Copy each line below in which the word "object" occurs.

# Recorded data

* * *

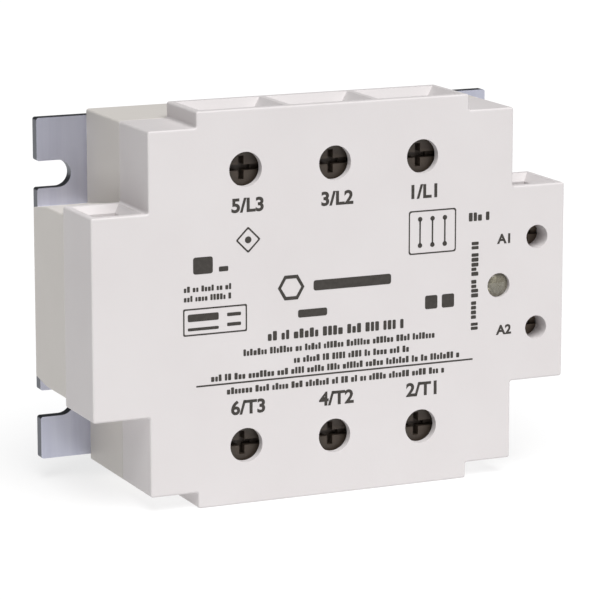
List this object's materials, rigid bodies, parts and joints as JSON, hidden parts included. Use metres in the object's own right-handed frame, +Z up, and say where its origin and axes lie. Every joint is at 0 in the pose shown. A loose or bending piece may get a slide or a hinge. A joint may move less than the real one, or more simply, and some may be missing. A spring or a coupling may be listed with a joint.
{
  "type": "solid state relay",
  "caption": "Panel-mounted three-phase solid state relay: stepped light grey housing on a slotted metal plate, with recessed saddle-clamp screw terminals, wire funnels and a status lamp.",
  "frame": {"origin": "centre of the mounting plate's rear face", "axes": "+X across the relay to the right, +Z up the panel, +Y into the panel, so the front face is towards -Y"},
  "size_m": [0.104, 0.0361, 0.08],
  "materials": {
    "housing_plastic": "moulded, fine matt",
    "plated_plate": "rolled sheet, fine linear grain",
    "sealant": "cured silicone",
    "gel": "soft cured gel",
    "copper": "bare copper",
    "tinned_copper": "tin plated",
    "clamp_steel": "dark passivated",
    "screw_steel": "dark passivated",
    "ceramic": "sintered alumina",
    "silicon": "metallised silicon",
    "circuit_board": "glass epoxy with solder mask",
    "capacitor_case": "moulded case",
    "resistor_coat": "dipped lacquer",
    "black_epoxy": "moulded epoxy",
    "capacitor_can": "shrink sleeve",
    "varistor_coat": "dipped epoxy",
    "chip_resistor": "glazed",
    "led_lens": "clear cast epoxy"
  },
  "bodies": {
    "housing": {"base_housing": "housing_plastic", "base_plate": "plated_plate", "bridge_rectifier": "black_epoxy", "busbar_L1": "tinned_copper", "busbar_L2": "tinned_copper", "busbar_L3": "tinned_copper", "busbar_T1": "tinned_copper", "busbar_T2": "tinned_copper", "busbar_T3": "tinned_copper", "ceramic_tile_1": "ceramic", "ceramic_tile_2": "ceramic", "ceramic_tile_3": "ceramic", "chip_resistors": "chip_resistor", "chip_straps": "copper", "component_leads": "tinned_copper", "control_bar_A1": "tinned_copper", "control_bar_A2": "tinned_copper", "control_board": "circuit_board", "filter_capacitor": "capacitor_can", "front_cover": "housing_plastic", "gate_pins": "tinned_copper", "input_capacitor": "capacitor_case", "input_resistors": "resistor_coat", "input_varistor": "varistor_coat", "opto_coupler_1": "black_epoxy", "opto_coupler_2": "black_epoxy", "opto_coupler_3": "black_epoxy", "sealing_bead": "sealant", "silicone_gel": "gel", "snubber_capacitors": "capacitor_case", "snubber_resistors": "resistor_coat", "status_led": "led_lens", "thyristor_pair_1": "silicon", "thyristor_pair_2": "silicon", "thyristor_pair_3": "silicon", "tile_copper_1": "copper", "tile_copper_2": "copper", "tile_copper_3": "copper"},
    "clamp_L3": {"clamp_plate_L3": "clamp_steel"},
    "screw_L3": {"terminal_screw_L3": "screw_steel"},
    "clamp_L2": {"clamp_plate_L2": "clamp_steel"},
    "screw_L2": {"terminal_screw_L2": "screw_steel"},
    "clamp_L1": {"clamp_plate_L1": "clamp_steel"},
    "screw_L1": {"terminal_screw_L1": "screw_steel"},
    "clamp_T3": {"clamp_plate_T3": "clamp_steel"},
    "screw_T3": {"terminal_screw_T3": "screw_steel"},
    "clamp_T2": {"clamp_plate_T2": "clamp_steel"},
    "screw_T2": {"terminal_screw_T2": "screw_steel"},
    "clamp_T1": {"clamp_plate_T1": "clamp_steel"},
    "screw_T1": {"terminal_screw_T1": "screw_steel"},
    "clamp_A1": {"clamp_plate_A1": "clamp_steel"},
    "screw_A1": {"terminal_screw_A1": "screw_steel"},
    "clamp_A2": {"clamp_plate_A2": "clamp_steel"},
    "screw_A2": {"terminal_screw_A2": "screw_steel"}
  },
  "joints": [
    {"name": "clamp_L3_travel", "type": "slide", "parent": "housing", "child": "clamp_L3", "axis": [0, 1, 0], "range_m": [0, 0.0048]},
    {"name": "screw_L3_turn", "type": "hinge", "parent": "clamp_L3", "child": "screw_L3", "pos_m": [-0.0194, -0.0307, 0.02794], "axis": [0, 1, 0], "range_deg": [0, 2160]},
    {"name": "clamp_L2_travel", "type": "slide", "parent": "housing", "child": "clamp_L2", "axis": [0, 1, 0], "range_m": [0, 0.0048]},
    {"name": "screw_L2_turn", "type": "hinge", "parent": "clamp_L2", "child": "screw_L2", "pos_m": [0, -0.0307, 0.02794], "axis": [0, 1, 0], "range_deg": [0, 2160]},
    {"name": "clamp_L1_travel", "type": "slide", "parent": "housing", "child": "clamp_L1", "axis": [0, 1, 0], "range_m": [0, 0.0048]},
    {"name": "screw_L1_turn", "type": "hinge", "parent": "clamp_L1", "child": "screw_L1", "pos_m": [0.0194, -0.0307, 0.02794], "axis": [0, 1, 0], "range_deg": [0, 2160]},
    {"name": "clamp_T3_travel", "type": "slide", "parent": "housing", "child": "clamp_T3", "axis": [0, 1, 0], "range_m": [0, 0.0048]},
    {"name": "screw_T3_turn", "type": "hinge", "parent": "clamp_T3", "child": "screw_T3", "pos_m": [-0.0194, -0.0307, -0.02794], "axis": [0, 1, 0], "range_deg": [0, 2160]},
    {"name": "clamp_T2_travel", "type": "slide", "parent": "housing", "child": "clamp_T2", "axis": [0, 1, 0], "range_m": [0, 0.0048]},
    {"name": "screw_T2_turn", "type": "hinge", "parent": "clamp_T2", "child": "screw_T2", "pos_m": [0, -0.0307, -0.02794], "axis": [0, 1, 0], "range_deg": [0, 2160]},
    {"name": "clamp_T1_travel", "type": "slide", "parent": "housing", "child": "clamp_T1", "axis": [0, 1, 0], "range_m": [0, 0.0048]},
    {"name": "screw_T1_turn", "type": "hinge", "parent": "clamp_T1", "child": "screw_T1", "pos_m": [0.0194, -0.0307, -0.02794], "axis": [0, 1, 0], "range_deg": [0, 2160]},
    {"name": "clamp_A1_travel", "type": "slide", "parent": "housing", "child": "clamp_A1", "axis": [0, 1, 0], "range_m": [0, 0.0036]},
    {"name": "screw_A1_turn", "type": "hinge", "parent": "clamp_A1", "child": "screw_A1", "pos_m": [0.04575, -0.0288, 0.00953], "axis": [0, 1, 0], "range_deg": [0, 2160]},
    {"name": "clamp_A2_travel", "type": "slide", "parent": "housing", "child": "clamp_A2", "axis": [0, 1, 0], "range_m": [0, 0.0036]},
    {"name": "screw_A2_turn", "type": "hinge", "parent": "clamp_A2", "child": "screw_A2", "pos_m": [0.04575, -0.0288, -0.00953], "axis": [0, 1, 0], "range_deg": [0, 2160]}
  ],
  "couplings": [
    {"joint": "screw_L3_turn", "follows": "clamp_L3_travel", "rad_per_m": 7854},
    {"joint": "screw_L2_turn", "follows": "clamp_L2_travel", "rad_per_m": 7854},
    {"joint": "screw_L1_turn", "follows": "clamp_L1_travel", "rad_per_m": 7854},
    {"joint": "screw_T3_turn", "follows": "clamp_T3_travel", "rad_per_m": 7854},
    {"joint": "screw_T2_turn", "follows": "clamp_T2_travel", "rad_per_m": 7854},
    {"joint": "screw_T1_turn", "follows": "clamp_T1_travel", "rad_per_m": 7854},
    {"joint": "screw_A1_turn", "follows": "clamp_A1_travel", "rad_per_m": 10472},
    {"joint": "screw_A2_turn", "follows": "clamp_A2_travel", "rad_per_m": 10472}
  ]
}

* * *

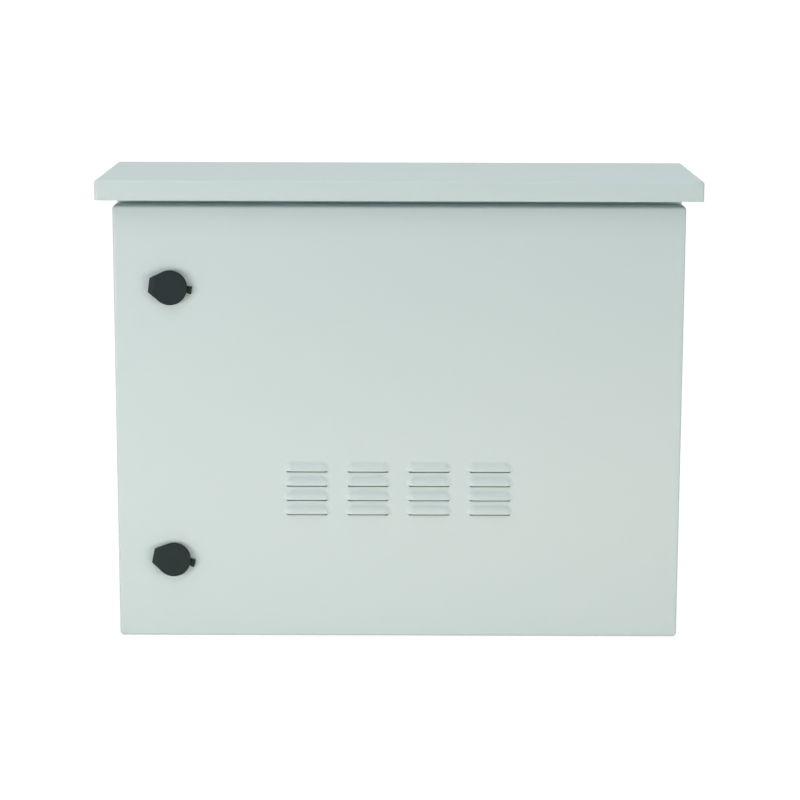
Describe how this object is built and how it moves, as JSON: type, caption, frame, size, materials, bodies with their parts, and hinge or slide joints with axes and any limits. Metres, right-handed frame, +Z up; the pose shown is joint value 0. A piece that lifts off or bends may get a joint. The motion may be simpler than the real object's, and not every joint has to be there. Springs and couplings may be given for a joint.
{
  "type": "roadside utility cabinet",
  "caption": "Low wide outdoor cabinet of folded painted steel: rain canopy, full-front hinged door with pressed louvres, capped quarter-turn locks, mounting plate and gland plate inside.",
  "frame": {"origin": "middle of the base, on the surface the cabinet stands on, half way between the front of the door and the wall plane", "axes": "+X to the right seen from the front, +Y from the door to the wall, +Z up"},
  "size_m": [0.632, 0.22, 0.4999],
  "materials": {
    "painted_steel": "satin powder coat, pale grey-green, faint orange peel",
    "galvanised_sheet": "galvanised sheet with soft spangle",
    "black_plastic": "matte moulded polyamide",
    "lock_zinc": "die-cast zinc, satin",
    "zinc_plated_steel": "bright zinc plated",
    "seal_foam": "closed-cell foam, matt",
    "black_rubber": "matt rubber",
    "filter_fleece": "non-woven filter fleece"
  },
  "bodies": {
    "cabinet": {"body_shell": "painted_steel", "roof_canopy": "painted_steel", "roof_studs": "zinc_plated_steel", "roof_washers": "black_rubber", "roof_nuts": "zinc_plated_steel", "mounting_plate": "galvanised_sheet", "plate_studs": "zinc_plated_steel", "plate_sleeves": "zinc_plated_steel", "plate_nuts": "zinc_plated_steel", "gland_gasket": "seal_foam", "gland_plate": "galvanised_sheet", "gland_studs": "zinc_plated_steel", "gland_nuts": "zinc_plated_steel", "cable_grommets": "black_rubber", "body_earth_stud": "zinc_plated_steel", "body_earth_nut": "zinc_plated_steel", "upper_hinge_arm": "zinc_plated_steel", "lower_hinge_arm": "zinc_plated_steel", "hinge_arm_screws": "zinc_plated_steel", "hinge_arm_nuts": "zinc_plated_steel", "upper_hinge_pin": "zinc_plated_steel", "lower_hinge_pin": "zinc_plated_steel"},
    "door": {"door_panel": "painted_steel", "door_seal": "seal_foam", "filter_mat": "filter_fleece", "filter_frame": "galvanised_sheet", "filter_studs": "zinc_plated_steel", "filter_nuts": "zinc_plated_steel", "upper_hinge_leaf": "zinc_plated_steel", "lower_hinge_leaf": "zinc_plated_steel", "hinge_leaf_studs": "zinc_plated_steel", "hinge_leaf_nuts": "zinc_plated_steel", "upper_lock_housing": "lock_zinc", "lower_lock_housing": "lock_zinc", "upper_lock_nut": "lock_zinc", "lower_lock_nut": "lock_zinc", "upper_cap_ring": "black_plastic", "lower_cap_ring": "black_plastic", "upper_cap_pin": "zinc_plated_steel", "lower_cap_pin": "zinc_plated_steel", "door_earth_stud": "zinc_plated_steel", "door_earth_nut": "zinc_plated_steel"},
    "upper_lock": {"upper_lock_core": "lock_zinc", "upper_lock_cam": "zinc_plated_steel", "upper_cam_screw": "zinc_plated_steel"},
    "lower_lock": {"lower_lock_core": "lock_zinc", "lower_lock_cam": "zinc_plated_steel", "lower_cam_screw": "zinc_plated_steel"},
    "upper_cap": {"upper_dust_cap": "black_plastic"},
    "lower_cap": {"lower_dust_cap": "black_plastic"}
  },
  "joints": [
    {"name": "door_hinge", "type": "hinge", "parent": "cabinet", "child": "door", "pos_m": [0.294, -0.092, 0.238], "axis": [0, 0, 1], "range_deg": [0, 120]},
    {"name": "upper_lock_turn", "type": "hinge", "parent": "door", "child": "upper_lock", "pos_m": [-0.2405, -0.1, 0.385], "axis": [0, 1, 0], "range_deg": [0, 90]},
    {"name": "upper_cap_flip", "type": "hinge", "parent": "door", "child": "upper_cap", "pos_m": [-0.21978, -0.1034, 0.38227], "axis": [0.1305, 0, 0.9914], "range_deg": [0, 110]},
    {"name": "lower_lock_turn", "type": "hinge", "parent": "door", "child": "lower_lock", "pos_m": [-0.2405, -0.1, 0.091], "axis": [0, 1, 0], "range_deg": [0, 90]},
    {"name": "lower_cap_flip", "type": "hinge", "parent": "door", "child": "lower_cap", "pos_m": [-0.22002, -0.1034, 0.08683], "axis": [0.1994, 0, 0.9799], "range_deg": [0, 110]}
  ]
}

* * *

# Written solution
List this object's materials, rigid bodies, parts and joints as JSON, hidden parts included. Use metres in the object's own right-handed frame, +Z up, and say where its origin and axes lie. Every joint is at 0 in the pose shown. A loose or bending piece may get a slide or a hinge. A joint may move less than the real one, or more simply, and some may be missing. A spring or a coupling may be listed with a joint.
Describe how this object is built and how it moves, as JSON: type, caption, frame, size, materials, bodies with their parts, and hinge or slide joints with axes and any limits. Metres, right-handed frame, +Z up; the pose shown is joint value 0. A piece that lifts off or bends may get a joint. The motion may be simpler than the real object's, and not every joint has to be there. Springs and couplings may be given for a joint.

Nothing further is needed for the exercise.